Plotting Future Online Growth

“Something is going on,” McMillan said, but was unable to be more specific. He is basing his 4% to 8% forecast on the economy, “which is strong” as well as “any bump that might come from the recently passed tax reform plan and the fiscal stimulus” will aid discretionary income.

He was flanked by Gretchen Boock, CEO of Dobbes Family Estate in Oregon, Mary Jo Dale, marketing director of Vinvention and Nomacorc and Paul Mabray, a wine industry digital futurist.

McMillan said the average winery now gets 60% of its revenues from direct-to-consumer (DTC) sales, but only 3% of its sales are from online sources. That, he told winemakers, has got to change.
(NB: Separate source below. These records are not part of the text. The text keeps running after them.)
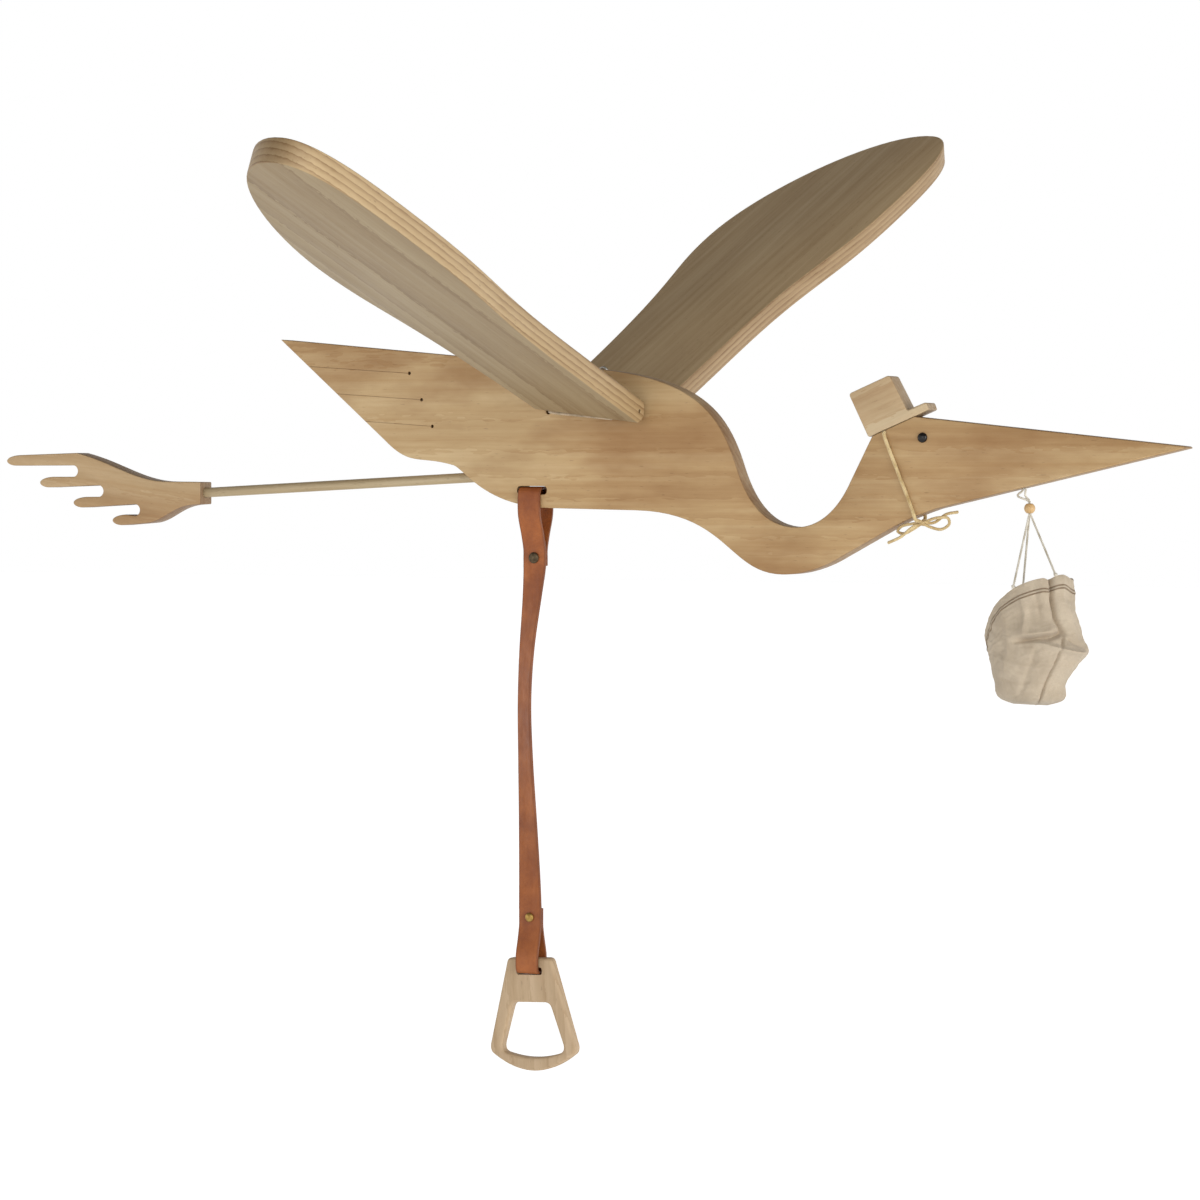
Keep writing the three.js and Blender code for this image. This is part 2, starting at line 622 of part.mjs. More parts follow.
// ---------------------------------------------------------------- the whole mobile

const mobile = new THREE.Group();
mobile.add(
  makeBody(),
  makeWing("wing_right", WING.right),
  makeWing("wing_left", WING.left),
  makeHingeCord(),
  makeLeg(),
  makeFoot(),
  makeHat(),
  makeHatCord(),
  makeEye("eye_right", -1),
  makeEye("eye_left", 1),
  makeStrap(),
  ...Object.entries(RIVETS).map(([name, rivet]) => makeRivet(name, rivet)),
  makeHandle(),
  makeBagCord(),
  makeBead(),
  makeBag(),
);

const hangingPoint = eyePoint(WING.right).add(eyePoint(WING.left)).multiplyScalar(0.5);
mobile.position.set(-hangingPoint.x, 0, -hangingPoint.z);

export default new THREE.Group().add(mobile);
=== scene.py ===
"""A flapping stork mobile: sawn pine boards, a dowel leg, a hat, a cloth bag and a pull strap.

Lengths are in metres. Most sizes are drawn in millimetres about the middle of the two wing
hinges, with x towards the beak and z upwards, and are brought into the frame by Datum.
"""

import json
import logging
import math
import random
from collections.abc import Callable, Iterator, Sequence
from contextlib import contextmanager
from dataclasses import dataclass, field, replace
from enum import Enum

import bpy
from mathutils import Euler, Matrix, Vector, noise


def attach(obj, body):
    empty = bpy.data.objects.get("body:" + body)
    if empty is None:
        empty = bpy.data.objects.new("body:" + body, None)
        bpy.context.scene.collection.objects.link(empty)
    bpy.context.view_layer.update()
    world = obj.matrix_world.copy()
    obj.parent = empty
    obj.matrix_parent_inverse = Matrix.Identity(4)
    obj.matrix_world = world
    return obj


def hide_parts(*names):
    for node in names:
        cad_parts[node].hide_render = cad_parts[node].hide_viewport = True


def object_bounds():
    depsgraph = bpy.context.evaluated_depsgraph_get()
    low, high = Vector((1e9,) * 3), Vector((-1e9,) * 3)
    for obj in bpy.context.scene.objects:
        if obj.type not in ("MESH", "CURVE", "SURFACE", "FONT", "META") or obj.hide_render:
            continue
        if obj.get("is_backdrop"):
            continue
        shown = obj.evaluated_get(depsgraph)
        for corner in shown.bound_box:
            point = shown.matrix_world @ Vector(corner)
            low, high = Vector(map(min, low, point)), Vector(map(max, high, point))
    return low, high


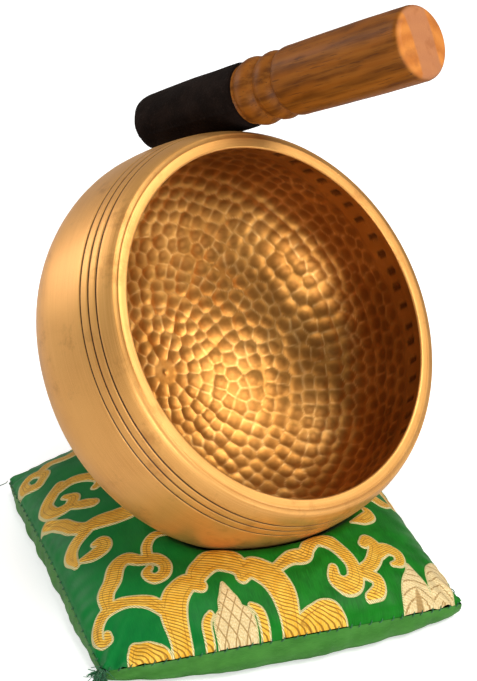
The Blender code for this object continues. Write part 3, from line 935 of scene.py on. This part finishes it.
def left_side():
    """Band, comma and scrolls that climb the left side."""
    band = [(-45.6, -4.9), (-41.2, -4.6), (-36.0, -5.5), (-30.0, -5.9), (-23.0, -4.6)]
    scroll = [(-44.6, 24.0), (-47.6, 20.6), (-50.8, 16.4), (-49.8, 11.2), (-45.4, 10.4)]
    scroll += [(-43.2, 13.4), (-45.2, 15.8)]
    fork = [(-44.4, -6.0), (-48.6, -8.0), (-50.8, -11.0), (-50.6, -16.0)]
    tongue = [(-48.9, -15.4), (-45.5, -16.0), (-42.2, -15.0), (-42.1, -12.8), (-44.2, -12.4)]
    hook = [(-46.2, 21.2), (-41.2, 22.4), (-36.6, 20.0), (-34.2, 15.8), (-36.8, 13.2)]
    ring = [(-49.0, 31.6), (-46.4, 35.2), (-48.6, 39.4), (-52.2, 38.4), (-52.4, 33.8)]
    ring += [(-49.4, 31.4)]
    tail = [(-47.2, 38.6), (-43.0, 41.0), (-38.6, 38.6), (-34.0, 40.6), (-30.6, 44.4)]
    return [
        Shape(band, (1.8, 2.6, 3.0, 2.8, 2.2)),
        Shape([(-44.6, -4.8), (-47.4, -1.4), (-49.6, 4.0), (-52.8, 9.0)], (2.2, 2.1, 1.9, 1.3)),
        Shape(fork, (1.4, 1.8, 1.7, 0.7)),
        Shape(tongue, (0.8, 1.9, 2.1, 1.8, 0.9)),
        Shape(scroll, (1.5, 1.9, 2.0, 2.0, 1.9, 1.7, 1.0)),
        Shape(hook, (1.8, 2.0, 1.9, 1.6, 1.0)),
        Shape([(-44.6, 9.6), (-41.8, 7.4), (-39.6, 5.8)], (1.4, 2.0, 1.9)),
        Shape(ring, (1.6, 1.6, 1.6, 1.5, 1.6, 1.6)),
        Shape(tail, (1.5, 1.9, 1.8, 1.8, 1.2)),
    ]


def middle_knot():
    """Scrolls under the bowl, about the middle of the panel."""
    shapes = []
    for side in (-1, 1):
        scroll = [(2.0, -14.0), (8.0, -11.0), (13.0, -5.0), (12.0, 3.0), (6.5, 6.0)]
        scroll += [(3.5, 1.5), (7.0, -2.0)]
        comma = [(14.0, 2.0), (19.0, 6.0), (18.0, 12.0), (13.5, 12.0)]
        widths = (0.8, 1.9, 2.2, 2.2, 2.0, 1.6, 0.9)
        shapes.append(Shape([(side * x, y) for x, y in scroll], widths))
        shapes.append(Shape([(side * x, y) for x, y in comma], (1.2, 1.9, 1.8, 0.8)))
    shapes.append(Shape([(0, -24.0), (0, -19.5), (0, -15.0)], (0.3, 2.6, 1.0), 1.0))
    shapes.append(Shape([(0, 7.0), (0, 13.0), (0, 18.0)], (1.0, 3.0, 0.3), 1.0))
    return shapes


def whole_pattern():
    front = arch_and_bud() + front_right()
    back = [shape.mirrored() for shape in front]
    side = [shape.mirrored(across=True) for shape in left_side()[:4]]
    return front + front_left() + middle_knot() + left_side() + back + side


def thread_work(across, along):
    """For every point: distance inside the outline, run along the stitches, and paleness."""
    u, v = across * 1000.0, along * 1000.0
    reach, far_outside = 8.0, -3.0
    edge = np.full(u.shape, far_outside)
    run = np.zeros(u.shape)
    pale = np.zeros(u.shape)
    for shape in whole_pattern():
        low = shape.line.min(0) - reach
        high = shape.line.max(0) + reach
        near = np.flatnonzero((u > low[0]) & (u < high[0]) & (v > low[1]) & (v < high[1]))
        if not len(near):
            continue
        best = np.full(len(near), far_outside)
        place = np.zeros(len(near))
        for (x, y), half, length in zip(shape.line, shape.half, shape.run):
            inside = half - np.hypot(u[near] - x, v[near] - y)
            nearer = inside > best
            best = np.where(nearer, inside, best)
            place = np.where(nearer, length, place)
        wins = best > edge[near]
        run[near[wins]] = place[wins]
        pale[near[wins]] = shape.pale
        edge[near] = np.maximum(edge[near], best)
    return edge, run, pale


def spread(value):
    """Even steps drawn a little closer together at both edges."""
    return value + 0.35 * (np.sin(0.5 * math.pi * value) - value)


def make_brocade(material):
    deselect()
    bpy.ops.mesh.primitive_grid_add(x_subdivisions=TOP_CELLS, y_subdivisions=TOP_CELLS, size=2.0)
    top = bpy.context.object
    top.name = "brocade_top"
    flat = points_of(top)
    s, t = spread(flat[:, 0]), spread(flat[:, 1])
    x, y, z, away = top_form(s, t)
    edge, run, pale = thread_work(HALF_WIDTH * s, HALF_LENGTH * t)
    # the thread work stands up from the satin, with a cord along its outline
    z = z + 0.00032 * ease(edge, -0.15, 0.55) + 0.00022 * np.exp(-((edge / 0.30) ** 2))
    set_points(top, np.stack([x, y, z], 1))
    keep_value(top, "edge", edge)
    keep_value(top, "run", run)
    keep_value(top, "pale", pale)
    keep_value(top, "away", away * 1000.0)
    weave = np.stack([HALF_WIDTH * s, HALF_LENGTH * t, np.zeros(len(s))], 1) * 1000.0
    keep_vector(top, "weave", weave)
    smooth(top)
    top.data.materials.append(material)
    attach(top, "cushion")
    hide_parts("cushion_top", "cushion_filling")


def satin_ground(tree, weave, u, warp):
    """Green satin with fine upright threads, bluer towards the left."""
    cloud = noise(tree, weave, 0.16, 3.0)
    ground = two_tone(tree, cloud, 0.3, 0.7, (0.0020, 0.100, 0.0035), (0.0060, 0.170, 0.008))
    ground = tinted(tree, ground, warp, 0.40, 0.70, 0.45, (0.012, 0.240, 0.016))
    return tinted(tree, ground, u, 10.0, -50.0, 0.6, (0.0008, 0.185, 0.045))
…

Online, he said, “is the direct-to-consumer 4.0. If you can get it up to 15% or 20%,” that will be the next revenue stream.

McMillan also pointed out that in another five years, most of the baby-boomers will be 65 and older and for the most part, will be living on fixed-incomes. He expects this means many will be trading down when it comes to wine “or emptying their cellars.”

Millennials, whom he described as financially disadvantaged, stuck with student debt and getting a late start to their lives, are “also brilliant about the way they find value. They are better digitally than boomers in finding value and find avenues for deals.” So, keep the $50 tasting fee for the reserve flight at a tasting room, he argued, “but open your inventory to that young consumer who doesn’t have the wealth, but does have the interest. They are your customers of the future. You’ve got to engage them” by letting them discover the deals.